NVIDIA CUDA Driver Kernel Mode Layer Vulnerability Allows for Privilege Escalation
Overview
A high-severity vulnerability was identified in the NVIDIA GPU display driver's kernel mode layer, specifically within `nvlddmkm.sys` on Windows and its equivalent in Linux. The vulnerability is an out-of-bounds write due to improper validation of user-supplied input when processing specific CUDA API calls. A local attacker with low-level user privileges can exploit this flaw by crafting a malicious application that interacts with the CUDA driver. Successful exploitation allows the attacker to write arbitrary data to kernel memory. This can lead to a denial of service (DoS) by crashing the system, or more critically, can be leveraged to execute arbitrary code with SYSTEM/root privileges, resulting in a full local privilege escalation. This poses a significant risk in multi-tenant environments where users share GPU resources, such as university computer labs, on-premise AI training clusters, or cloud-based virtual machines with GPU passthrough.
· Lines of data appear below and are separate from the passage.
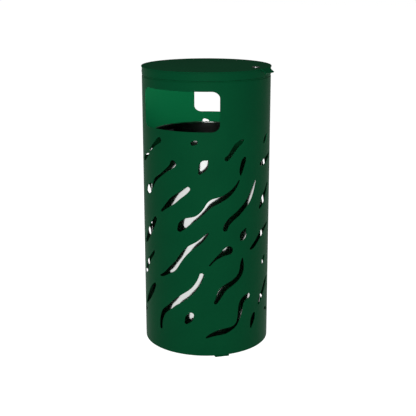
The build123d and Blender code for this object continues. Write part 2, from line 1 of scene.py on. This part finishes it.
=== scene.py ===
"""Round steel litter bin: dressing, small made pieces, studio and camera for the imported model."""

import json
import logging
import math
from dataclasses import dataclass, field, replace
from enum import Enum

import bpy
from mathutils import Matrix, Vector

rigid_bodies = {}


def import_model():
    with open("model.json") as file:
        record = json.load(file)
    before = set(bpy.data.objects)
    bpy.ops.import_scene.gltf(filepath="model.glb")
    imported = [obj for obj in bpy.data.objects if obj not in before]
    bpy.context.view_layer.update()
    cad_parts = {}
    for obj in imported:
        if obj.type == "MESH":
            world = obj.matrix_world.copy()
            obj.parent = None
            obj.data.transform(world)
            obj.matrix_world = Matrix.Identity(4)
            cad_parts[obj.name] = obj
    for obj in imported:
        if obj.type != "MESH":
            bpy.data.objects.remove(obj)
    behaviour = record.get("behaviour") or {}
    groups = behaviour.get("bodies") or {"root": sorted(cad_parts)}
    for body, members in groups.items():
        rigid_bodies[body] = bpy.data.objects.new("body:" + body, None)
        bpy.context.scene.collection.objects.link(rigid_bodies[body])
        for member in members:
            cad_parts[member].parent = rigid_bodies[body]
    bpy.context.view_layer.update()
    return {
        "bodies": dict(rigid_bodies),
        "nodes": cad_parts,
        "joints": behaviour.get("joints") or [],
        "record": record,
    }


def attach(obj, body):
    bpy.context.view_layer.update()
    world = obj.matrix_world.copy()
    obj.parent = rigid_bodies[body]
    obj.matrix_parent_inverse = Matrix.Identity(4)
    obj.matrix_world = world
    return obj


log = logging.getLogger("litter_bin")
MM = 0.001
NOISE_SPAN = (0.3, 0.7)     # where nearly all of a noise's values lie
PATCH_DETAIL = 3.0          # octaves in the cloudy patches and in the grain
GRAIN_DETAIL = 2.0
LEAST_ROUGHNESS = 0.02
BUMP_STRENGTH = 0.5


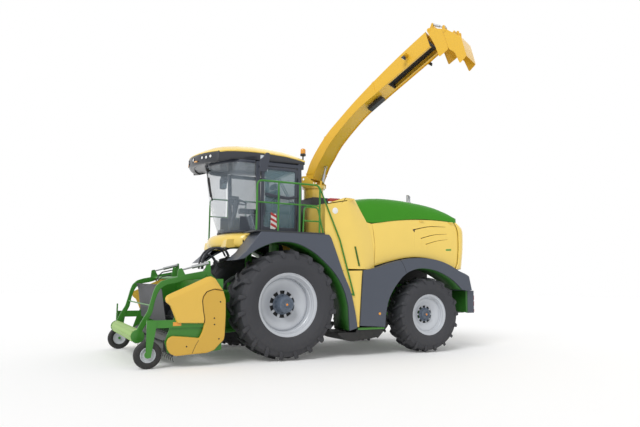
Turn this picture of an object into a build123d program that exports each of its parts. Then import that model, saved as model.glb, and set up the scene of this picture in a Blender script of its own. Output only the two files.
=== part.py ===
from build123d import *
import os
from math import asin, atan2, cos, degrees, pi, sqrt

# Self-propelled forage harvester with a pick-up header.
# Millimetres. The machine faces -Y, its left side is +X, and +Z is up.
# The origin is on the ground, under the middle of the front axle.

os.makedirs("parts", exist_ok=True)

# Running gear
WHEELBASE = 3070
FRONT_TYRE_R = 956
FRONT_TYRE_W = 650
FRONT_WHEEL_X = 1178
FRONT_RIM_R = 531
REAR_TYRE_R = 732
REAR_TYRE_W = 540
REAR_WHEEL_X = 1150
REAR_RIM_R = 381
RIM_LIP = 28
FRONT_LUG_H = 46
REAR_LUG_H = 38
LUG_T = 52
LUG_FOOT = 68
FRONT_DISH = -30
REAR_DISH = 60
SPINDLE_REACH = 55
BORE_DEPTH = 60
RIM_WALL = 30
SPINDLE_R = 80
RUN_GAP = 0.05
KINGPIN_X = 790
KINGPIN_R = 40
GAUGE_R = 215
GAUGE_W = 100
GAUGE_Y = -2357

# Chassis
RAIL_X = 390
RAIL_W = 120
RAIL_Z0 = FRONT_TYRE_R + 144
RAIL_H = 220
RAIL_FRONT = -480
RAIL_REAR = 4250
CROSS_Y = (1500, 2500, 3680, 4120)
ENGINE_TOP = 2500
PIPE_Y = 3560
PIPE_R = 70
HITCH_Z = 620
HITCH_PIN_R = 19

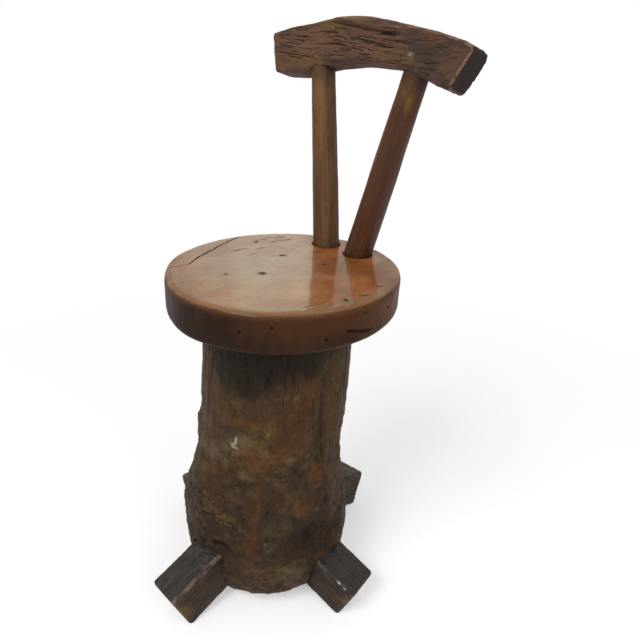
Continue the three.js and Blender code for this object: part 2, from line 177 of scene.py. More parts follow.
def paint(piece, name, cover):
    """Keeps a value from 0 to 1 for each point, for the material to read."""
    layer = piece.data.attributes.new(name, "FLOAT", "POINT")
    layer.data.foreach_set("value", np.clip(cover, 0, 1).astype(np.float32))


def ramp(values, low, high):
    """A smooth rise from 0 at low to 1 at high."""
    share = np.clip((values - low) / (high - low), 0, 1)
    return share * share * (3 - 2 * share)


def mottle(points, size, octaves=3, shift=0.0):
    """Even noise from about -1 to 1 in blobs of this size in millimetres, or of one size for each axis."""
    scaled = points / (np.asarray(size) * MM) + shift
    return np.array([noise.fractal(Vector(point), 1.0, 2.0, octaves) for point in scaled])


def waver(points, size, shifts):
    """Noise in two directions, to shift places by, so that what is drawn there has no even edge."""
    return np.column_stack([mottle(points, size, 3, shift) for shift in shifts])


def brush(points, path, width):
    """How far a stroke along a path covers each point: 1 on the path, 0 at its edges and thin ends."""
    path = np.asarray(path, float)
    cover = np.zeros(len(points))
    near = np.flatnonzero(np.all((points > path.min(0) - width) & (points < path.max(0) + width), 1))
    close = points[near]
    best = np.zeros(len(near))
    lengths = np.linalg.norm(np.diff(path, axis=0), axis=1)
    run = 0.0
    for start, end, length in zip(path[:-1], path[1:], lengths):
        share = np.clip((close - start) @ (end - start) / length ** 2, 0, 1)
        away = np.linalg.norm(close - start - share[:, None] * (end - start), axis=1)
        along = (run + share * length) / lengths.sum()
        half = width / 2 * np.sqrt(np.clip(5 * along * (1 - along), 0.05, 1))
        best = np.maximum(best, 1 - away / half)
        run += length
    cover[near] = best
    return cover


def dab(points, centre, size):
    """How far a round dab covers each point, 1 in its middle. Size is its radius, or one for each axis."""
    away = np.linalg.norm((points - np.asarray(centre)) / np.asarray(size), axis=1)
    return np.clip(1 - away, 0, 1)


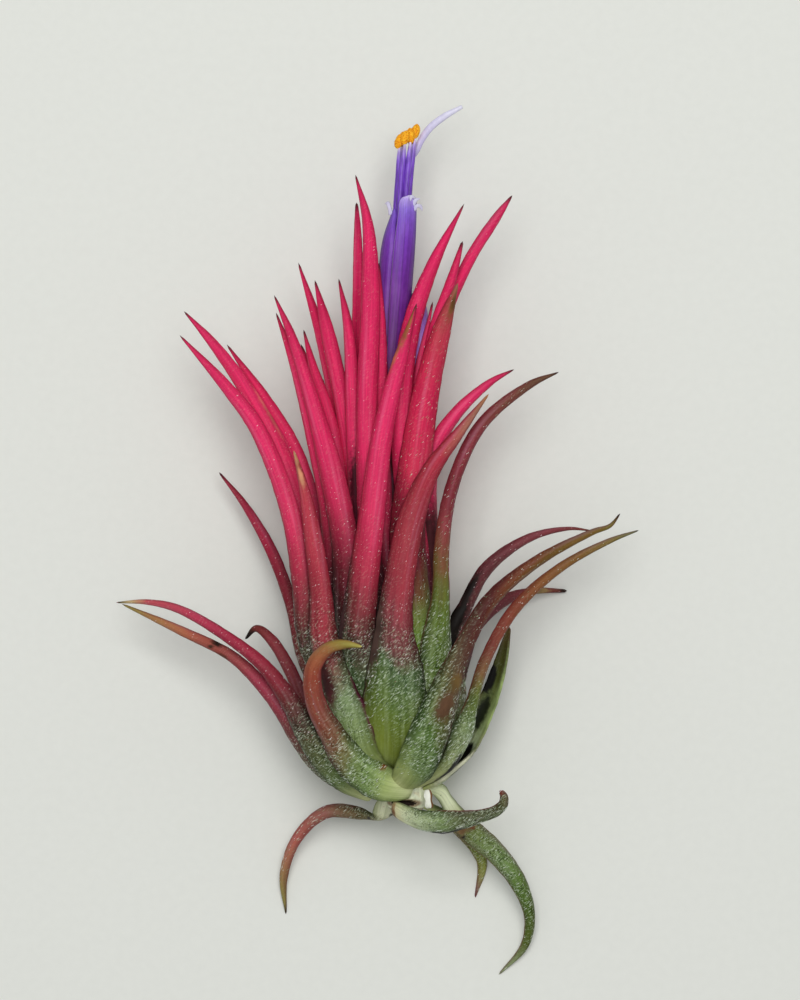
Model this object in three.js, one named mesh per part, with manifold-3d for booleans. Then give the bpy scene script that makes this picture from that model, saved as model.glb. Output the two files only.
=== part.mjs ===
// A fuego air plant in flower, lying on its back leaves on a flat surface.
// Millimetres, +Z up from the surface. +Y runs along the plant, from its base to its flower.
// Every route below is measured from the foot of the stem, which lies at FOOT.
import * as THREE from "three";
import { mergeVertices } from "three/addons/utils/BufferGeometryUtils.js";
import Module from "manifold-3d";

const FOOT = new THREE.Vector3(2.25, -31.35, 11.6);
const GAP = 0.3;
const FINEST = 0.01;
const MERGED = 1e-4;
const ROUGHNESS = 0.6;
const GROUND = { size: 200, depth: 20 };

// One leaf: a loft of bent six-sided sections along its route.
const LEAF = {
  sections: 12,
  thickness: 0.75,
  thinnest: 0.25,
  thinning: 0.45,
  channelRise: 0.6,
  sheathBend: 0.11,
  bladeBend: 0.27,
  bladeStart: 0.2,
  bladeFull: 0.45,
  turnStart: 0.18,
  turnFull: 0.5,
  shoulder: 0.27,
  shoulderRoom: 0.5,
};

// The leaf bases swell into a bulb. Outer leaves sit lowest on the stem and lie furthest from it.
const BULB = {
  outerRadius: 10.3,
  innerRadius: 3.4,
  lowest: 0.8,
  highest: 13.5,
  spacing: 0.9,
  rootRadius: 2.7,
  rootWidth: 4.8,
  flare: 0.66,
  flareRise: 2.4,
  flareWidth: 0.95,
  bellyRise: 6.6,
};

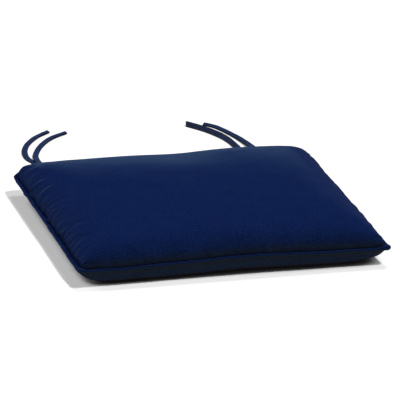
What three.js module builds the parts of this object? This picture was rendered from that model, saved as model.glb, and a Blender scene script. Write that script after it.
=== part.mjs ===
// Square knife-edge seat cushion of navy canvas, with a piped seam all round and a pair of
// folded canvas ties at each back corner. Millimetres, +Z up. The underside rests on Z = 0,
// the front edge faces -Y and the ties run out to +Y.
import * as THREE from 'three';
import { ParametricGeometry } from 'three/addons/geometries/ParametricGeometry.js';
import { mergeGeometries, mergeVertices } from 'three/addons/utils/BufferGeometryUtils.js';

// Seam, measured along the middle of the piping
const seamWidth = 508;
const seamDepth = 508;
const seamHeight = 32.2;
const cornerDip = 1.5; // the seam hangs this much lower at the four corners
const frontDip = 1; // and along the front edge
const frontArch = { height: 3.4, centre: 0.1, spread: 0.33 }; // raised stretch of front seam

// Panels and filling
const crown = { height: 31.95, across: 11.2, power: 16, roundness: 0.51, cornerFill: 0.985 };
const dome = { height: 11, across: 7, power: 3.2 }; // the slow rise over the whole top
const belly = { height: 41, across: 7.5, power: 7.5, roundness: 0.5, cornerFill: 0.72 };
const sideDraw = 1.5; // the side edges pull in this much at mid length
const frontDraw = 3.6; // the front and back edges
const cornerRadius = 2.5;
const bluntCorner = { push: 4, spread: 0.14 }; // the front left corner is pushed in a little
const gridCells = 36; // facets along each panel edge

// Low swells and hollows of the filling under the top panel; u and v run -1 to 1
const swells = [
  { u: 0.06, v: 0.8, height: -2.9, spread: 0.22 },
  { u: 0.43, v: 0.8, height: 1.1, spread: 0.14 },
  { u: 0.85, v: 0.85, height: -1, spread: 0.28 },
  { u: 0.85, v: 0.15, height: 0.5, spread: 0.2 },
];

// Piping
const weltDiameter = 5;
const weltSides = 8;
const sewnGap = 0.3; // between pieces that are sewn together

// Ties, flat tapes folded and stitched from the same canvas
const tapeWidth = 10.5;
const tapeThickness = 2.3;
const tapeRounding = 0.7; // softened long edges
const tapeSteps = 30;
const rollRamp = 0.2; // part of its length over which a tape starts to tilt
const rollEnd = [0.75, 1]; // stretch over which it goes over to its end tilt

// Routes run from the back seam to the cut end: x, y, z of the tape's middle.
// midRoll and endRoll tilt the tape about its own length, in degrees, from the part of its
// length that rollFrom gives.
const ties = [
  {
    name: 'tie_left_outer',
    rollFrom: 0.52,
    midRoll: 0,
    endRoll: 0,
    route: [
      [-196, 250.1, 27.4],
      [-196, 258, 27],
      [-195.5, 269, 24],
      [-195, 283, 18.6],
      [-194, 300, 12],
      [-192, 318, 6.4],
      [-190, 338, 2.9],
      [-186.6, 362, 1.7],
      [-184.3, 388, 1.5],
      [-186, 415, 1.5],
      [-191, 432.5, 1.7],
      [-192.2, 450.5, 2],
      [-189.6, 473.5, 2.3],
      [-185, 492, 2.3],
      [-177.3, 513, 2.3],
      [-165.8, 535, 2.3],
      [-152.2, 555, 2.3],
      [-139, 569, 2.2],
      [-125, 582, 2.2],
    ],
  },
  {
    name: 'tie_left_inner',
    rollFrom: 0.52,
    midRoll: 2,
    endRoll: 2,
    route: [
      [-184, 250.1, 27.4],
      [-184, 258, 27.2],
      [-183.5, 270, 25.6],
      [-183, 286, 22],
      [-182.5, 304, 17.2],
      [-182, 324, 12],
      [-180.8, 346, 8],
      [-180, 372, 5.8],
      [-179.7, 396.5, 5],
      [-179.7, 417, 4.6],
      [-177, 443, 3.3],
      [-168.4, 471.5, 2.4],
      [-159, 494.5, 2.4],
      [-148.3, 514.5, 2.4],
      [-136.6, 532.5, 2.4],
      [-123.5, 547.5, 2.4],
      [-110.3, 558.5, 2.2],
      [-96, 569, 2.2],
    ],
  },
  {
    name: 'tie_right_near',
    rollFrom: 0.35,
    midRoll: -46,
    endRoll: -52,
    route: [
      [184, 250.1, 27.4],
      [184, 258, 27.1],
      [183, 270, 24.8],
      [182, 286, 20],
      [180, 304, 14],
      [178, 324, 8.8],
      [175.5, 346, 5.5],
      [173, 372, 4.6],
      [170.5, 393.5, 4.6],
      [169, 411, 4.6],
      [167.8, 428.5, 4.6],
      [165.4, 451.5, 4.6],
      [160, 475.5, 4.7],
      [153.3, 494.5, 4.8],
      [145.5, 513.1, 4.8],
      [136.4, 530.5, 4.7],
      [127, 545.5, 4.7],
      [116.3, 561.2, 4.7],
    ],
  },
  {
    name: 'tie_right_far',
    rollFrom: 0.35,
    midRoll: -8,
    endRoll: -10,
    route: [
      [196, 250.1, 27.4],
      [196, 258, 27.2],
      [196, 270, 25.6],
      [196.3, 286, 22.2],
      [196.5, 304, 18.2],
      [196.5, 324, 14.2],
      [196.2, 346, 11],
      [195.6, 372, 8.2],
      [194.5, 398, 6.1],
      [192.5, 425, 4.4],
      [188.5, 455, 3.1],
      [183.5, 480, 2.4],
      [177.7, 502, 2],
      [171.4, 522, 1.9],
      [164.2, 540, 1.9],
      [156.3, 552.5, 1.9],
      [147.6, 561.5, 1.9],
    ],
  },
];

const canvas = { color: 0x10214c, roughness: 0.9, metalness: 0 };

// Places along an edge, -1 to 1, close together near the corners.
const edgePlace = (t) => -Math.cos(Math.PI * t);

const bell = (distance, spread) => Math.exp(-((distance / spread) ** 2));

// Moves a point of a rectangle's corner square on to a corner of the given radius.
function roundedCorner(x, y, halfX, halfY, radius) {
  const across = Math.abs(x) - (halfX - radius);
  const along = Math.abs(y) - (halfY - radius);
  if (across <= 0 || along <= 0) return [x, y];
  const reach = Math.max(across, along);
  const angle = Math.atan2(along, across);
  return [
    Math.sign(x) * (halfX - radius + reach * Math.cos(angle)),
    Math.sign(y) * (halfY - radius + reach * Math.sin(angle)),
  ];
}

// Where panel place (u, v) lies seen from above; outset moves the whole outline outwards.
function planPoint(u, v, outset = 0) {
  const edge = -weltDiameter / 2 - sewnGap + outset;
  const halfX = seamWidth / 2 + edge;
  const halfY = seamDepth / 2 + edge;
  const [x, y] = roundedCorner(u * halfX, v * halfY, halfX, halfY, cornerRadius + outset);
  const blunt = bluntCorner.push * bell(Math.hypot(u + 1, v + 1), bluntCorner.spread);
  return [
    x * (1 - (sideDraw / halfX) * (1 - (y / halfY) ** 2)) + blunt,
    y * (1 - (frontDraw / halfY) * (1 - (x / halfX) ** 2)) + blunt / 2,
  ];
}

// Height of the seam at panel place (u, v), carried on across the panel inside it.
function seamLevel(u, v) {
  const frontness = ((1 - v) / 2) ** 2;
  const arch = frontArch.height * bell(u - frontArch.centre, frontArch.spread);
  return seamHeight - cornerDip * (u * v) ** 4 + frontness * (arch - frontDip);
}

// How full a panel is at (u, v): 0 on the seam, 1 well inside it.
function fullness(u, v, { across, power, roundness, cornerFill }) {
  const [side, end] = [Math.abs(u) ** across, Math.abs(v) ** power];
  const open = ((1 - side) * (1 - end)) / (1 - cornerFill * side * end);
  return Math.max(0, open) ** roundness;
}

function topLevel(u, v) {
  const swell = swells.reduce(
    (sum, s) => sum + s.height * bell(Math.hypot(u - s.u, v - s.v), s.spread),
    0,
  );
  const slow = dome.height * (1 - Math.abs(u) ** dome.across) * (1 - Math.abs(v) ** dome.power);
  return seamLevel(u, v) + (crown.height + swell) * fullness(u, v, crown) + slow;
}

// The underside is pressed flat where it rests.
function undersideLevel(u, v) {
  return Math.max(0, seamLevel(u, v) - belly.height * fullness(u, v, belly));
}

// Joins a surface's shared edges and drops the faces that have closed to a line.
function sealed(geometry) {
  geometry.deleteAttribute('normal');
  geometry.deleteAttribute('uv');
  const joined = mergeVertices(geometry, 1e-3);
  const corners = joined.getIndex().array;
  const kept = [];
  for (let i = 0; i < corners.length; i += 3) {
    const [a, b, c] = corners.slice(i, i + 3);
    if (a !== b && b !== c && c !== a) kept.push(a, b, c);
  }
  joined.setIndex(kept);
  joined.computeVertexNormals();
  return joined;
}

// The filled body: top and bottom panels that meet edge to edge in the seam.
function pillowGeometry() {
  const top = (s, t, target) => {
    const [u, v] = [edgePlace(s), edgePlace(t)];
    target.set(...planPoint(u, v), topLevel(u, v));
  };
  const underside = (s, t, target) => {
    const [u, v] = [edgePlace(t), edgePlace(s)];
    target.set(...planPoint(u, v), undersideLevel(u, v));
  };
  const panels = [top, underside].map((face) => new ParametricGeometry(face, gridCells, gridCells));
  return sealed(mergeGeometries(panels));
}

// Place (u, v) on the panels' edge at a distance of 0 to 4 sides round it.
function edgeAt(sides) {
  const side = Math.floor(sides) % 4;
  const t = edgePlace(sides - Math.floor(sides));
  return [[t, -1], [1, t], [-t, 1], [-1, -t]][side];
}

// The piping: a round cord that follows the seam all the way round.
function weltGeometry() {
  const radius = weltDiameter / 2;
  const outset = radius + sewnGap;
  const beside = 1e-3;
  const surface = (s, t, target) => {
    const sides = 4 * s;
    const [u, v] = edgeAt(sides);
    const [x, y] = planPoint(u, v, outset);
    const before = planPoint(...edgeAt(sides + 4 - beside), outset);
    const after = planPoint(...edgeAt(sides + beside), outset);
    const outward = new THREE.Vector2(after[1] - before[1], before[0] - after[0]).normalize();
    const angle = 2 * Math.PI * t;
    const reach = radius * Math.cos(angle);
    const level = seamLevel(u, v) + radius * Math.sin(angle);
    target.set(x + reach * outward.x, y + reach * outward.y, level);
  };
  return sealed(new ParametricGeometry(surface, 4 * gridCells, weltSides));
}

// A tape's section: its half width and half thickness with the long edges softened.
function tapeSection() {
  const [w, h] = [tapeWidth / 2, tapeThickness / 2];
  const [flat, side] = [w - tapeRounding, h - tapeRounding];
  return [
    [w, side], [w, -side], [flat, -h], [-flat, -h],
    [-w, -side], [-w, side], [-flat, h], [flat, h],
  ];
}

function rollAt(t, { rollFrom, midRoll, endRoll }) {
  const tilt = midRoll * THREE.MathUtils.smoothstep(t, rollFrom, rollFrom + rollRamp);
  const change = (endRoll - midRoll) * THREE.MathUtils.smoothstep(t, ...rollEnd);
  return THREE.MathUtils.degToRad(tilt + change);
}

// A tie: its section carried along its route, level across except where it rolls.
function tieGeometry(tie) {
  const section = tapeSection();
  const points = tie.route.map((place) => new THREE.Vector3(...place));
  const path = new THREE.CatmullRomCurve3(points, false, 'centripetal');
  const rows = tapeSteps + 2; // the first and last rows close the cut ends
  const surface = (s, t, target) => {
    const row = Math.round(t * rows);
    const place = THREE.MathUtils.clamp((row - 1) / tapeSteps, 0, 1);
    path.getPointAt(place, target);
    if (row === 0 || row === rows) return;
    const forward = path.getTangentAt(place);
    const side = new THREE.Vector3(forward.y, -forward.x, 0).normalize();
    side.applyAxisAngle(forward, rollAt(place, tie));
    const face = new THREE.Vector3().crossVectors(side, forward);
    const [across, above] = section[Math.round(s * section.length) % section.length];
    target.addScaledVector(side, across).addScaledVector(face, above);
  };
  return sealed(new ParametricGeometry(surface, section.length, rows));
}

function piece(name, geometry) {
  const mesh = new THREE.Mesh(geometry, new THREE.MeshStandardMaterial(canvas));
  mesh.name = name;
  return mesh;
}

const cushion = new THREE.Group();
cushion.add(piece('pillow', pillowGeometry()));
cushion.add(piece('welt', weltGeometry()));
ties.forEach((tie) => cushion.add(piece(tie.name, tieGeometry(tie))));

export default cushion;
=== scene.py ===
import math

import bpy
import numpy as np
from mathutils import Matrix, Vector


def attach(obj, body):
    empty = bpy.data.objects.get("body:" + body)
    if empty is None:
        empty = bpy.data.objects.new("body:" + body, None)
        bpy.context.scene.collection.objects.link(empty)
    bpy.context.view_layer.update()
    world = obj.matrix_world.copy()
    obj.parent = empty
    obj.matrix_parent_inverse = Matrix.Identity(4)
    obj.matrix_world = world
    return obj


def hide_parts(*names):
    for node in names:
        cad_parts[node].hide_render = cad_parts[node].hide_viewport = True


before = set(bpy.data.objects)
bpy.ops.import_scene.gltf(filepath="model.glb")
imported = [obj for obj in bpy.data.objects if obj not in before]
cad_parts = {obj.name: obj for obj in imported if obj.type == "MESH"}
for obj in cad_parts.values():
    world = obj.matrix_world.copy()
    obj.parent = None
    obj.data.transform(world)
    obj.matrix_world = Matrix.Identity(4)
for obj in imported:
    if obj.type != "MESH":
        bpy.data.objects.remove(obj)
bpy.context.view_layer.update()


# The camera stands in front of the cushion, a little to its left, and looks down on it from eight
# metres away through a long lens, so that its edges stay almost parallel.
camera_distance = 8.0
camera_left = math.radians(13.706)
camera_up = math.radians(18.385)
camera_aim = Vector((0.0416, 0.1489, 0.0))
camera_lens = 440.4
half_pixel = 0.00125  # of the picture's width: its middle lies this far off the lens's axis

toward_camera = Vector((
    -math.sin(camera_left) * math.cos(camera_up),
    -math.cos(camera_left) * math.cos(camera_up),
    math.sin(camera_up),
))
camera_place = toward_camera * camera_distance
bpy.ops.object.camera_add(location=camera_place)
camera = bpy.context.object
camera.name = "camera"
camera.rotation_euler = (camera_aim - camera_place).to_track_quat("-Z", "Y").to_euler()
camera.data.lens = camera_lens
camera.data.shift_x = -half_pixel
camera.data.shift_y = half_pixel
camera.data.clip_start = 0.1
camera.data.clip_end = 100
bpy.context.scene.camera = camera


# The ties are strips of navy canvas, folded into a flat tape with both raw edges inside and
# topstitched along both sides. One end of each is caught in the back seam, and the other is cut
# off plain. They lie loose on the floor behind the cushion.
tape_width = 0.0105
tape_thickness = 0.0023
tape_edge = 0.0011  # softness of the folded edges
tape_pinch = 0.022  # share by which its width wavers
tape_curl = 0.00012  # how far its edges wander up and down
stitch_inset = 0.0017
stitch_sink = 0.00035
stitch_groove = 0.0006
stitch_pitch = 0.0032
cut_reach = 0.03  # the last stretch of a tape, which its slanted cut draws out
roll_reach = 0.2  # share of the length over which a tape tilts
tape_step = 0.0012
tape_across = 14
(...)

An attacker could use this vulnerability to escape their user context and gain administrative control over the entire host machine, compromising all other users' data and workloads. The issue was responsibly disclosed by a security researcher from Project Zero.
Affected Systems
Testing Guide
1. **Check Driver Version (Linux)**: Run the command `nvidia-smi` and check the 'Driver Version' in the output. Compare this with the patched version (e.g., 550.54.14 or newer). 2. **Check Driver Version (Windows)**: Open the 'NVIDIA Control Panel', go to 'Help' -> 'System Information', and check the 'Driver version'. Compare this with the patched version (e.g., 551.61 or newer). 3. **Verify Vulnerability**: If your driver version is older than the patched versions listed in the security bulletin for your GPU series, you are affected.
Mitigation Steps
1. **Update Drivers**: Update NVIDIA drivers to the latest version provided by NVIDIA or your system vendor. Refer to the NVIDIA security bulletin for the specific patched versions for your GPU model. 2. **Restrict GPU Access**: In multi-tenant environments, use security mechanisms like cgroups and namespaces to isolate GPU access and limit the attack surface for unprivileged users. 3. **Monitor System Logs**: Implement monitoring to detect anomalous driver behavior or system crashes that could indicate attempted exploitation.
Patch Details
Addressed in NVIDIA driver versions R550 (550.54.14) and R551 (551.61) and subsequent releases.